With a strong emphasis on area-based management, the Swedish government has published a complimentary “in-depth” response to the Commission Green Paper on a future Common Fisheries Policy (CFP).
Introducing what it calls “the concept of area-based management plans (ABMP)”, Sweden speaks up for “a significant step” toward achieving an ecosystem-based fisheries management.
With the aim of a more integrated, cross-sector, ecosystem-based approach, ABMP would be complementary to the already existing instruments of recovery plans and long-term management plans (LTMP).
ABMPs would serve to harmonise different management measures, to link single stock long-term management and recovery plans in a specific area to each other and thus strengthen the an ecosystem-based approach to fisheries management and focus on measures to manage, rebuild and protect habitats and species not covered by LTMPs, the Swedish paper explained.
The fundamental principle, it added, should be that “the most restrictive stock” would guide the tailoring of the plan.
“It is vital to fully recognise the impacts that fishing activities have also on other aspects of the marine ecosystem, such as biodiversity, vulnerable habitats, food-webs and threatened species. In order to achieve sustainable use of the oceans, the fisheries policy should act in concert with other policy areas such as the environmental policy”, the Swedish government concludes, adding that the up-coming CFP reform “ is an excellent opportunity to establish fisheries as a maritime activity within the Integrated Maritime Policy and also to address the issues where the CFP has so far failed to ensure that fisheries activities do not harm the marine environment in general”.
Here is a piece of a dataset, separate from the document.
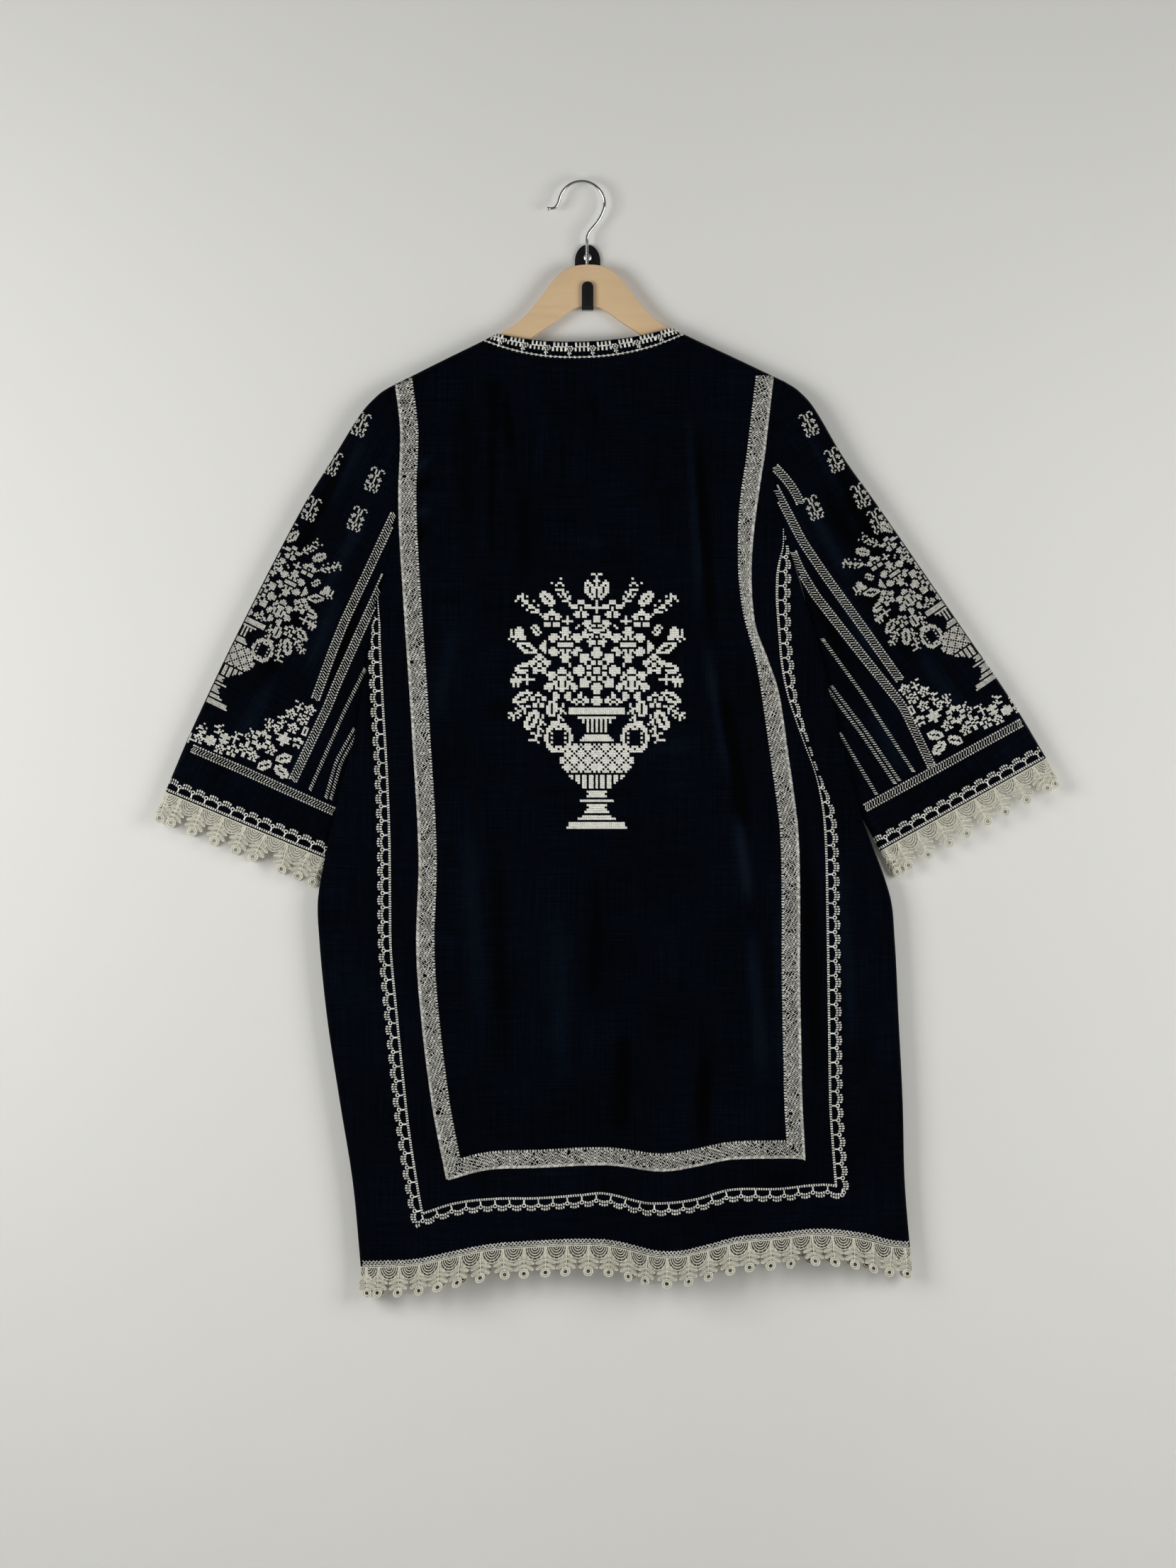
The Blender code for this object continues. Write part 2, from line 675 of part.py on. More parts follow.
def prism(name, outline, start, end, axis, material):
    """A flat outline carried from start to end along the X or the Y axis."""
    vertices = []
    for distance in (start, end):
        for first, second in outline:
            if axis == "X":
                vertices.append(np.array([distance, first, second]))
            else:
                vertices.append(np.array([first, distance, second]))
    count = len(outline)
    faces = [tuple(range(count)), tuple(range(2 * count - 1, count - 1, -1))]
    for place in range(count):
        beside = (place + 1) % count
        faces.append((place, beside, beside + count, place + count))
    return new_piece(name, vertices, faces, material)


def make_wall_hook(material):
    """A plate with round ends, and a flat bar that comes out under the hanger and turns up."""
    radius = PLATE_WIDTH / 2
    plate = []
    for centre, start in ((PLATE_TOP - radius, 0), (PLATE_FOOT + radius, 180)):
        for step in range(9):
            angle = radians(start + step * 22.5)
            plate.append((radius * cos(angle), centre + radius * sin(angle)))
    hook = prism("wall_hook", plate, 0.0, -PLATE_THICK, "Y", material)

    wood_under = read(HANGER, "under", ARM_WIDTH / 2) + HANGER_TILT * ARM_WIDTH / 2
    arm_top = -wood_under - SEAM
    arm_foot = arm_top - ARM_THICK
    prong_back = -(HANGER_DEPTH + HANGER_WOOD / 2 + REST)
    prong_front = prong_back - ARM_THICK
    inside_plate = -PLATE_THICK / 2
    bar = [
        (inside_plate, arm_foot), (prong_front + BAR_BEND, arm_foot),
        (prong_front, arm_foot + BAR_BEND), (prong_front, PRONG_TOP - BAR_EDGE),
        (prong_front + BAR_EDGE, PRONG_TOP), (prong_back - BAR_EDGE, PRONG_TOP),
        (prong_back, PRONG_TOP - BAR_EDGE), (prong_back, arm_top), (inside_plate, arm_top),
    ]
    arm = prism("wall_hook_arm_guide", bar, -ARM_WIDTH / 2, ARM_WIDTH / 2, "X", material)
    arm.hide_render = True
    arm.display_type = "WIRE"
    join = hook.modifiers.new("arm", "BOOLEAN")
    join.operation = "UNION"
    join.object = arm
    return hook


def make_wall_screw(material):
    """A low domed head that lies on the plate, turned about the screw's axis."""
    profile = [
        (SCREW_RADIUS, SEAM), (SCREW_RADIUS, SEAM + SCREW_SIDE),
        (SCREW_RADIUS * SCREW_DOME, SEAM + SCREW_HEIGHT),
    ]
    vertices = [np.array([0.0, -PLATE_THICK - SEAM, SCREW_Z])]
    for radius, height in profile:
        for step in range(SCREW_SIDES):
            angle = 2 * pi * step / SCREW_SIDES
            depth = PLATE_THICK + height
            vertices.append(np.array([radius * cos(angle), -depth, SCREW_Z + radius * sin(angle)]))
    vertices.append(np.array([0.0, -PLATE_THICK - SEAM - SCREW_HEIGHT, SCREW_Z]))
    last = len(vertices) - 1
    faces = []
    for step in range(SCREW_SIDES):
        beside = (step + 1) % SCREW_SIDES
        faces.append((0, 1 + step, 1 + beside))
        for ring in range(len(profile) - 1):
            here = 1 + ring * SCREW_SIDES
            above = here + SCREW_SIDES
            faces.append((here + step, here + beside, above + beside, above + step))
        here = 1 + (len(profile) - 1) * SCREW_SIDES
        faces.append((last, here + beside, here + step))
    return new_piece("wall_screw", vertices, faces, material)


def principled(name, colour, roughness, metallic=0.0):
    material = bpy.data.materials.new(name)
    material.use_nodes = True
    shader = material.node_tree.nodes["Principled BSDF"]
    shader.inputs["Base Color"].default_value = (*colour, 1)
    shader.inputs["Roughness"].default_value = roughness
    shader.inputs["Metallic"].default_value = metallic
    return material


def make_garment():
    straight_down = np.array([0.0, 0.0, -1.0])
    columns = {"back": panel_columns(5, 12), "front": panel_columns(3, 8)}
    lower_rows = {"back": 13, "front": 9}
    for face in ("back", "front"):
        linen = principled(face + " linen", NAVY, 0.9)
        hem, normals = make_panel(face, columns[face], lower_rows[face], linen)
        lace = principled(face + " hem lace", ECRU, 0.85)
        make_lace("hem_lace_" + face, hem, normals, straight_down, lace)
        make_collar(face, columns[face], principled(face + " neckband linen", NAVY, 0.9))
    for side in ("left", "right"):
        cuff = make_sleeve(side, principled(side + " sleeve linen", NAVY, 0.9))
        down = across_cuff(cuff)
        for face in ("back", "front"):
            lace = principled(f"{side} {face} cuff lace", ECRU, 0.85)
            make_lace(f"cuff_lace_{side}_{face}", *cuff[face], down, lace)


def make_hardware():
    make_hanger(principled("beech", BEECH, 0.45))
    make_hanger_hook(principled("hook wire", CHROME, 0.2, 1.0))
    make_wall_hook(principled("black enamel", BLACK, 0.4))
    make_wall_screw(principled("screw steel", CHROME, 0.3, 1.0))


clear_scene()
make_garment()
make_hardware()
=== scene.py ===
# %% [markdown]
# An embroidered kurti on its hanger
#
# The kurti hangs back outwards on a beech hanger, almost flat against a wall.  The cloth is navy
# linen, and everything pale on it is thread: cross-stitch borders, a bouquet, striped sleeves
# and a corded lace along the hem and the cuffs.  The solid model gives the true size and place
# of each piece.  This script dresses it, and each cell makes one finish or one piece.

from collections import namedtuple
from math import atan2, cos, degrees, hypot, pi, radians, sin

import bmesh
import bpy
import numpy as np
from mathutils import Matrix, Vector
from mathutils.bvhtree import BVHTree


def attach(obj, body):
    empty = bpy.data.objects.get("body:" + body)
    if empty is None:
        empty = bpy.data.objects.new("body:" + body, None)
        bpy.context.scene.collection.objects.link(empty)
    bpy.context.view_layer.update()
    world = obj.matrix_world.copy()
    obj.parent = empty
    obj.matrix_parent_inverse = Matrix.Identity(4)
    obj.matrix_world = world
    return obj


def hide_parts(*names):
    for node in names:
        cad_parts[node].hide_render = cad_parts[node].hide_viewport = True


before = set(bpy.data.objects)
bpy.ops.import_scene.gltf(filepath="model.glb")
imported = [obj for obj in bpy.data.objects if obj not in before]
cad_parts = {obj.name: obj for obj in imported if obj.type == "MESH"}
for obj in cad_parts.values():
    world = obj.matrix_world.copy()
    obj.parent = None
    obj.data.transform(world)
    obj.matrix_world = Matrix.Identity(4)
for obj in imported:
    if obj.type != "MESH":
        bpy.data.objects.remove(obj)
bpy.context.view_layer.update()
MM = 0.001
print("solid pieces:", len(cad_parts))

# %% [markdown]
# Curves through a few measures
#
# A garment is drafted from a few measures joined by smooth curves.  A short table holds the
# measures, and `read` runs a smooth curve through them.  Each helper takes whole arrays, so
# that one call gives thousands of points of the cloth.

# %% Helpers for smooth curves
def table(columns, *rows):
    """Rows of measures with named columns."""
    kind = namedtuple("Row", columns)
    return [kind(*row) for row in rows]


def between(start, end, part):
    return start + (end - start) * part


def ease(part):
    """Rises gently from 0 to 1."""
    part = np.clip(part, 0.0, 1.0)
    return part * part * (3 - 2 * part)


def fill(part):
    """Rises steeply from 0 and settles at 1, as thickness does away from a seam."""
    return 1 - (1 - np.clip(part, 0.0, 1.0)) ** 2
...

As for long-term management and recovery plans, the paper stressed that all commercial stocks, or groups of stocks, within a defined time period should be covered. Strict time frames for reaching the objectives should be included, as well as measures to be taken if the targets are not met.
Initially the document takes a strong stance for the ecosystem approach “in order to ensure that the social benefits of the harvesting of the resource do not threaten the stability of fish stocks and the resilience of the ecosystems as well as the wider marine environment”.
It also calls for regionalisation of the decision-making process, “dealing with fleet overcapacity in a systematic manner”, a stop to all subsidies “that increase or preserve overcapacity”, and a discard ban “in combination with a management regulating catches instead of landings”.